O’Rourke wasn’t finished yet with Eoin Bradley next in his crosshairs.

“Bradley wouldn’t be my cup of tea, I must say.

“If you want to play senior inter-county football you have to devote your time to it.

“You can’t play soccer, come back and play a bit of football or whatever it is.”

A dull half of football followed with Derry leading 0-8 to 0-5, but McConville’s wrath was reserved for referee Eddie Kinsella’s fitness rather than the fare on show.

“Both teams are playing defensively, but at least if both teams are playing defensively and you get the game going you have a certain amount of flow to it,” said the Crossmaglen man.

“With Eddie today we are getting absolutely no flow because he’s blowing absolutely everything.

“Maybe he’s having an off day, maybe he had a cold, all I’m saying is that I’m giving you the facts of what’s happening today.

“I don’t know the reasoning for that, if he did his fitness test three months ago, six months ago, two months ago, but today he is not fit to keep up with the play and that’s why he’s stopping the game.”

Back on RTE, the mood was not much better.

“They are like sheep in terms of coaching, it’s the herd instinct,” said Pat Spillane.

“Both managers are setting up defensively and they’ll say they are in a results business and they are not in the business of entertainment. This wasn’t an attacking, open game of football

“It’s intriguing, it’s enthralling, it’s exciting, it’s tense and you look at their tactics and you try to figure out how they are trying to counteract them, but it’s poor quality football.”

The second half was an improvement on the first, but despite having plenty of desired elements, Spillane was still not happy.

He praised Down’s ability to get within one despite Conall McGovern’s harsh sending off, but he was disappointed with the match overall.

“Credit to Down, playing 36 minutes with 14 men and out-playing Derry in that half.

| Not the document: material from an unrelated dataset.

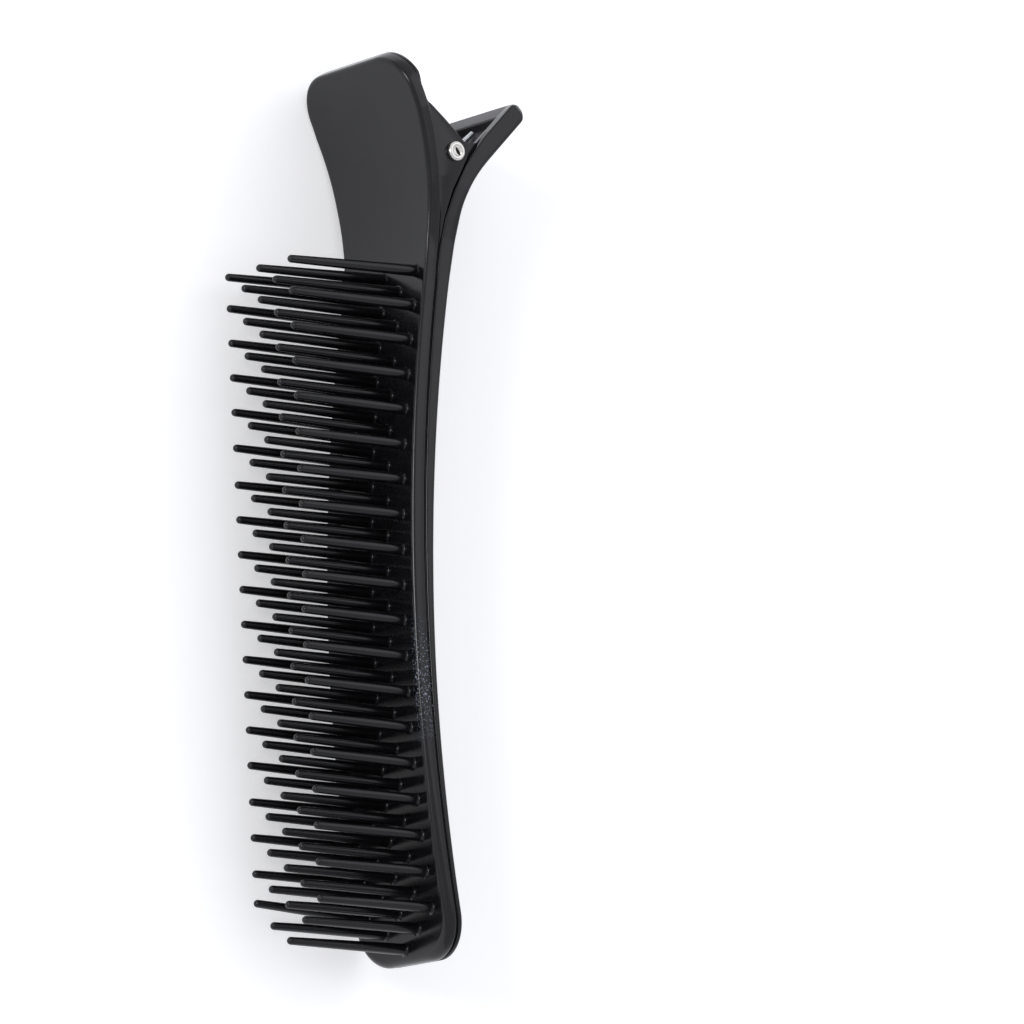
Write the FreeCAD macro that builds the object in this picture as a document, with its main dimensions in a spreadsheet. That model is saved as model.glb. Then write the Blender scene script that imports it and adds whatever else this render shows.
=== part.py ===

“They played with great intensity, showed a greater work-rate in that half. If they had shown a similar desire and work-rate in the first half then they probably would have won the game.

“Overall Derry were possibly slightly the better team, they made no use of the extra man. They went 23 minutes with an extra man getting no score from play.

“Overall it was tense, it was exciting, the result was in doubt and no one left early.

“It was probably still better than the nil-all game between England and the Republic and Ireland.

“But overall we have to be honest about it, it was a very, very poor match.

“That’s 72 minutes of my life gone, that I will never get back.”